Coronary heart disease, also known as coronary atherosclerotic heart disease, is one of the most common coronary artery diseases, which is classified as a special type of cardiomyopathy. Echocardiography can assist in its diagnosis by visually observing myocardial movement and changes in cardiac morphology. AI technology can effectively improve subjectivity of conventional echocardiographic examination of coronary heart disease, increase detection systematicity, and help to better distinguish between normal and infarcted myocardial images [53]. For the ultrasound diagnosis of coronary heart disease combined with AI technology, experts have utilized the method of discrete wavelet transform and texture feature analysis [42], showing that the AI method using classifiers to automatically sort echocardiographic images can provide the characteristic parameters required for clinical diagnosis, as well as reduce the occurrence of complications. In terms of 3D ultrasound heart imaging, studies [43] have constructed myocardial infarction models in pigs and sheep and applied the EchoPAC PC (GE, Andover, MA, USA) program to analyze results. This method is a semi-automatic assessment of left ventricular quality and local strain values. In addition to traditional ultrasound examinations, myocardial perfusion can diagnose coronary artery disease by quantifying the infarct area via examination of myocardial contrast ultrasound. The AI method can also perform an automatic calculation of myocardial perfusion parameters and reduce human error [15]. Echocardiography can be integrated with machine learning to obtain a huge set of clinical data on echocardiographic changes.

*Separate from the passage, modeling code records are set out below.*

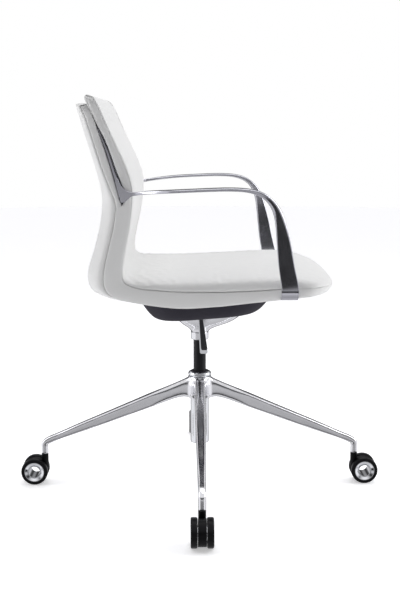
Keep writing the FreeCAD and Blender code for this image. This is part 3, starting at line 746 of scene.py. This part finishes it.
class CHAIR_OT_pads(Operator):
    """Make the seat and back pads as one leather cover"""
    bl_idname = "chair.pads"
    bl_label = "Seat and back pads"

    def execute(self, context):
        settings = context.scene.chair_leather
        grid = pad_grid(7.0, 75)
        rows, columns = grid.shape[:2]
        normals = -grid_normals(grid)
        inner = np.zeros((rows, columns), bool)
        inner[len(PAD_LIP) + 3:-3, 3:-3] = True
        creased = draw_creases(grid.reshape(-1, 3), normals.reshape(-1, 3)).reshape(grid.shape)
        grid = np.where(inner[:, :, None], creased, grid)
        pad = slab_from("seat_and_back_pad", skirted(grid, SEAM_DEPTH), PAD_THICK)
        points = np.array([v.co for v in pad.data.vertices]) / MM
        front = {tuple(np.round(p, 1)) for p in grid[inner]}
        hold = [FREE if tuple(np.round(p, 1)) in front else 1.0 for p in points]
        if hold.count(FREE) < inner.sum() * 0.6:
            raise RuntimeError("the pad's free points were not found")
        simulate(pad, hold, settings.frames, settings.puff)
        soften(pad)
        dress(pad, "seat", "cushion_leather", finish("cushion_leather"))
        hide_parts("back_cushion", "seat_cushion")
        return {"FINISHED"}


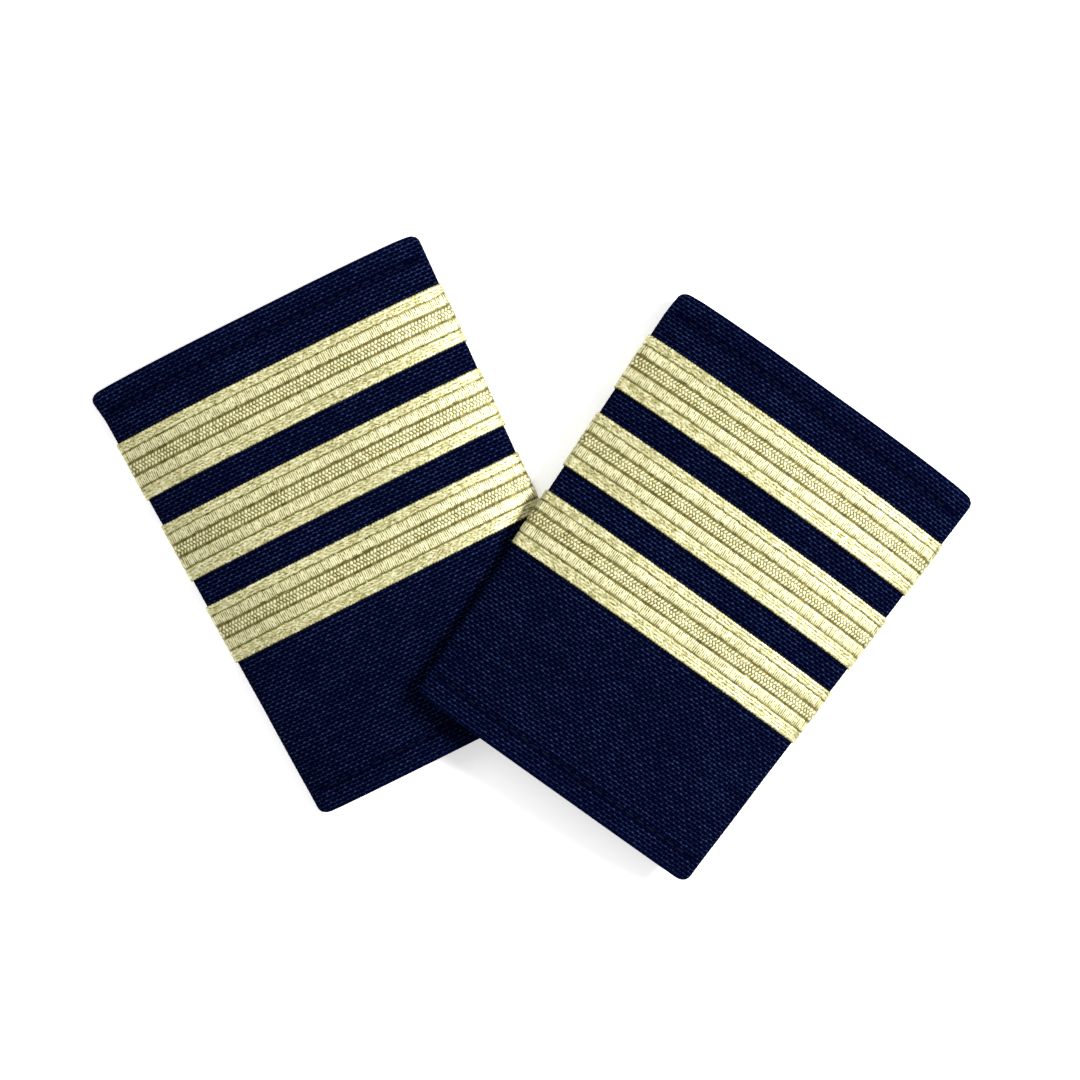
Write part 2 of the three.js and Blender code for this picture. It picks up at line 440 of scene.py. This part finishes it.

Machine learning can integrate these data into categories to assist physicians in accurately and rapidly diagnosing myocardial ischemia changes. In the prognosis of coronary heart disease, a previous research had develop a method based on texture parameters of native echocardiogram or contrast-enhanced acquisition to evaluate left ventricular function recovery 1 year after myocardial infarction. The highest rates of accurate prediction reached to 79% [44].

In addition to the auxiliary diagnosis of the above-mentioned conventional diseases, AI technology can be applied to classify and recognize intracardiac masses (like left atrium/ear thrombosis, cardiac tumors and vegetation) [45]. For example, due to the complex and diverse anatomical structures of the left atrial appendage and the limited range of motion of the TEE probe, the resulting ultrasound artifacts may lead to misdiagnosis. Diagnosis through images of the left atrial (auricular) thrombosis depend on the patient’s anticoagulant drug plan. Sun et al. [46] performed transesophageal echocardiography on 130 patients with atrial fibrillation with image reconstruction. Subsequently, the study extracted the texture features of the gray-level co-occurrence image matrix and performed the classification using artificial neural networks. The model classification AUC was 0.932, which is much higher than sonographer's diagnosis, where AUC was 0.834. The study demonstrated that the Artificial Neural Network model can significantly improve TEE diagnosis of the left atrium (ear) thrombosis in patients with atrial fibrillation, which is conducive to early diagnosis and treatment [54].